For families with children, this uprooting has additional consequences by forcing kids out of their schools and day care centres. As any parent knows, finding new childcare places where very few are available is extremely stressful.

The most vulnerable people in our community need certainty and a sense of security. This legislation will deliver the opposite; it will catapult the elderly, poor and families into a volatile housing market against their wishes. The Government says that it will introduce measures to protect the vulnerable. However, a phone line simply does not cut it; it will not change the fact that this legislation is deeply unfair and amounts to an attack on individual legal rights.

Affordable housing is a critical priority demanding leadership and action. In my electorate of Summer Hill residents understand the need for development that extends the dream of home ownership to everyone. However, they also understand that development must not come at the expense of the most vulnerable.

The Government says that this legislation will improve housing affordability. However, there is little evidence to suggest that that will occur. As a result of this legislation, developers could purchase units to achieve the required 75 per cent threshold, flip the properties with cosmetic renovations and sell them at a profit.

There is no provision designed to ensure that developers increase density or diversify the housing stock to include affordable housing. There is no public benefit. In fact, a developer could take a block of eight older, low-cost apartments and turn them into four luxury, high-cost apartments. There is nothing in the legislation to prevent that. We are likely see a reduction in the number of rental properties and an increase in the number of people looking for access to social housing and joining waiting lists that are already far too long.

People in my electorate and across New South Wales want to see real plans that genuinely address housing affordability without destroying communities. They want visionary plans that meet the needs of a growing city but which are sympathetic to the unique character of our suburbs. They want sympathetic development that represents a genuine attempt to provide affordable housing but which does not simply line the pockets of developers.

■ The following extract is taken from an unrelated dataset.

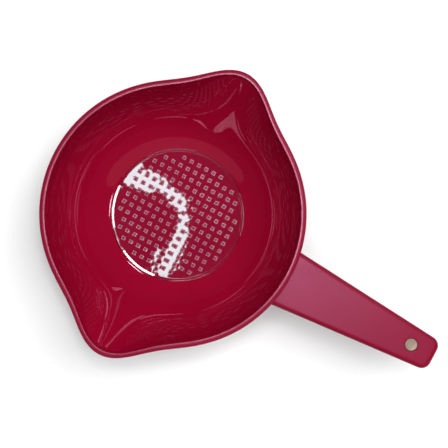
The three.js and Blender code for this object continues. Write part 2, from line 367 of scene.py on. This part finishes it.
def painted_light_hole_plastic(name):
    """The holes' sides, left dull by the pins of the mould; their pale pink is painted light, standing in
    for the light seen in the holes.
    """
    # painted light: a pale pink far lighter than the red plastic, for the light seen in the holes
    made, tree, shader, place = material(name, (0.69, 0.225, 0.35), 0.4)
    shader.inputs["IOR"].default_value = DULL_IOR
    two_tone(tree, shader, noise(tree, place, 900, 2), (0.65, 0.21, 0.33), (0.73, 0.24, 0.37))
    bump(tree, shader, noise(tree, place, 4000, 2), 6e-6)
    return made


def painted_shade_lip_plastic(name):
    """The lips and bores of the holes, painted dark as painted shade round and down the holes, and duller
    than the plate.
    """
    # painted shade: a near-black red for the dark outlines round the holes and the dark seen down the bores
    made, tree, shader, place = material(name, (0.05, 0.0006, 0.007), 0.3)
    shader.inputs["IOR"].default_value = DULL_IOR
    shader.inputs["Specular IOR Level"].default_value = 0.2
    two_tone(tree, shader, noise(tree, place, 700, 2), (0.044, 0.0005, 0.006), (0.056, 0.0007, 0.008))
    tree.links.new(spread(tree, noise(tree, place, 1200, 2), 0.25, 0.36), shader.inputs["Roughness"])
    return made


def satin_plastic(name):
    """Crimson plastic with the fine eroded grain of a textured mould."""
    made, tree, shader, place = material(name, (0.16, 0.0015, 0.0145), 0.33)
    shader.inputs["IOR"].default_value = DULL_IOR
    shader.inputs["Specular IOR Level"].default_value = 0.33
    shader.inputs["Specular Tint"].default_value = (1, 0.6, 1, 1)
    two_tone(tree, shader, noise(tree, place, 18, 3), (0.152, 0.0013, 0.0135), (0.168, 0.0018, 0.0155))
    tree.links.new(spread(tree, noise(tree, place, 60, 4), 0.3, 0.36), shader.inputs["Roughness"])
    bump(tree, shader, noise(tree, place, 2600, 2), 1.2e-5)
    return made


def rim_plastic(name):
    """The bead's plastic, between satin and polished, worn a little smoother in places."""
    made, tree, shader, place = material(name, (0.17, 0.002, 0.02), 0.26)
    shader.inputs["IOR"].default_value = GLOSS_IOR
    shader.inputs["Specular Tint"].default_value = (1, 0.75, 0.92, 1)
    two_tone(tree, shader, noise(tree, place, 18, 3), (0.162, 0.0017, 0.0185), (0.178, 0.0024, 0.0215))
    tree.links.new(spread(tree, noise(tree, place, 45, 3), 0.23, 0.3), shader.inputs["Roughness"])
    bump(tree, shader, noise(tree, place, 700, 2), 3e-6)
    return made


def rivet_metal(name):
    """Matte tan metal, faintly brushed across."""
    made, tree, shader, place = material(name, (0.29, 0.215, 0.165), 0.5)
    shader.inputs["Metallic"].default_value = 0.6
    brushed = noise(tree, place, 900, 4, stretch=(1, 0.1, 1))
    two_tone(tree, shader, brushed, (0.255, 0.19, 0.142), (0.325, 0.24, 0.187))
    tree.links.new(spread(tree, noise(tree, place, 1500, 3), 0.44, 0.58), shader.inputs["Roughness"])
    bump(tree, shader, noise(tree, place, 5000, 2, stretch=(1, 0.08, 1)), 6e-6)
    return made


def zinc_steel(name):
    """Bright plated steel with a faint grain."""
    made, tree, shader, place = material(name, (0.55, 0.55, 0.56), 0.3)
    shader.inputs["Metallic"].default_value = 1
    two_tone(tree, shader, noise(tree, place, 700, 3), (0.5, 0.5, 0.51), (0.62, 0.62, 0.62))
    tree.links.new(spread(tree, noise(tree, place, 2000, 3), 0.25, 0.4), shader.inputs["Roughness"])
    bump(tree, shader, noise(tree, place, 4000, 2), 5e-6)
    return made


GLOSS = gloss_plastic("gloss_red")
PLATE = plate_plastic("plate_red")
HOLE_SIDES_PAINTED_LIGHT = painted_light_hole_plastic("hole_painted_light")
HOLE_LIPS_PAINTED_SHADE = painted_shade_lip_plastic("lip_painted_shade")
SATIN = satin_plastic("satin_red")
RIM = rim_plastic("rim_red")
RIVET = rivet_metal("rivet_tan")
STEEL = zinc_steel("screw_steel")

# ------------------------------------------------------------------------------------- bowl


INSIDE, OUTSIDE, BEAD = range(3)  # the bowl's materials
UPRIGHT = math.pi / 2  # turn of the wall's ellipse at which it stands upright
INSIDE_STEPS = 60
OUTSIDE_STEPS = 36


def wall_point(turn, out=0.0):
    """A point of the inner wall, on its ellipse, moved out by a wall's thickness or less."""
    across = (MOUTH_RADIUS - WALL_START) / (1 - math.sin(WALL_TURN))
    down = (WALL_TOP - FLOOR_TOP) / math.cos(WALL_TURN)
    normal = Vector((down * math.sin(turn), -across * math.cos(turn))).normalized()
    radius = MOUTH_RADIUS - across * (1 - math.sin(turn)) + out * normal.x
    return radius, WALL_TOP - down * math.cos(turn) + out * normal.y


def wall_curve(start, end, steps, out=0.0):
    """Points along the wall between two turns of its ellipse."""
    return [wall_point(start + (end - start) * i / steps, out) for i in range(steps + 1)]


def outside_profile():
    """From the bowl's foot up its outside to the top of the bead."""
    bead_bottom = RIM_HEIGHT - BEAD_DEPTH
    return [
        *rounded(FOOT_INNER + FOOT_EDGE, FOOT_EDGE, FOOT_EDGE, 180, 270, 4),
        *rounded(FOOT_OUTER - FOOT_EDGE, FOOT_EDGE, FOOT_EDGE, 270, 360, 4),
        (FOOT_OUTER, NOTCH_HEIGHT),
        (FOOT_OUTER + 0.05, LEDGE_BOTTOM),
        (FOOT_OUTER + 0.15, FOOT_TOP),
        *rounded(FOOT_OUTER + 1.5, 8, FOOT_FILLET, 160, 110),
        *wall_curve(WALL_TURN + 0.07, UPRIGHT - 0.06, OUTSIDE_STEPS, WALL),
        *rounded(RIM_RADIUS - BEAD_EDGE, bead_bottom + BEAD_EDGE, BEAD_EDGE, -70, -10, 5),
        *bead_profile(0, BEAD_SATIN_END, 13),
    ]


def bead_profile(start, end, steps):
    """Over the bead, between angles that run from 0 at its outer edge to 180 at its inner edge."""
    crest = (MOUTH_RADIUS + BEAD_CREST, RIM_HEIGHT - BEAD_RISE)
    outer = arc(crest, (BEAD_WIDTH - BEAD_CREST, BEAD_RISE), start, end, steps)
    inner = arc(crest, (BEAD_CREST, BEAD_RISE), start, end, steps)
    return [a if a[0] > crest[0] else b for a, b in zip(outer, inner)]


def lip_height(radius):
    """The shallow slope round the plate."""
    return LIP_TOP + (FLOOR_TOP - LIP_TOP) * (radius - RECESS_RADIUS) / (WALL_START - RECESS_RADIUS)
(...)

The Government's proposed massive land use changes along the Sydenham to Bankstown line, with increased density slated for Marrickville and Dulwich Hill, have been met with scepticism given that there are few details about plans for housing affordability, good, sustainable design or required community amenities such as schools and childcare centres or much-needed open space. The same is true of the Government's proposed urban renewal plan for Parramatta Road.

Residents across my electorate are furious that the Government has misled them over WestConnex, with the revelation that the tunnel was rerouted from under Parramatta Road to allow for greater density so that mass high-rise apartments with deep underground carparks can be built without conflicting with the tunnel. The tunnel will now go directly under some homes.

Many residents are understandably sceptical that the Government has moved forward with these projects with little care for community consultation and in the face of fierce opposition.

The community is rightly sceptical of a Government that consistently puts the interests of developers ahead of communities' and residents' interests.

This legislation exacerbates those fears.

While Labor supports the Strata Schemes Management Bill 2015, the Strata Schemes Development Bill 2015, with its 75 per cent proposal, amounts to the Baird Government's once again prioritising developer interests over the rights of residents.

If the Government wants to pit developers against residents in the fight for affordable housing, I will stand with the elderly, families and the most vulnerable in our community.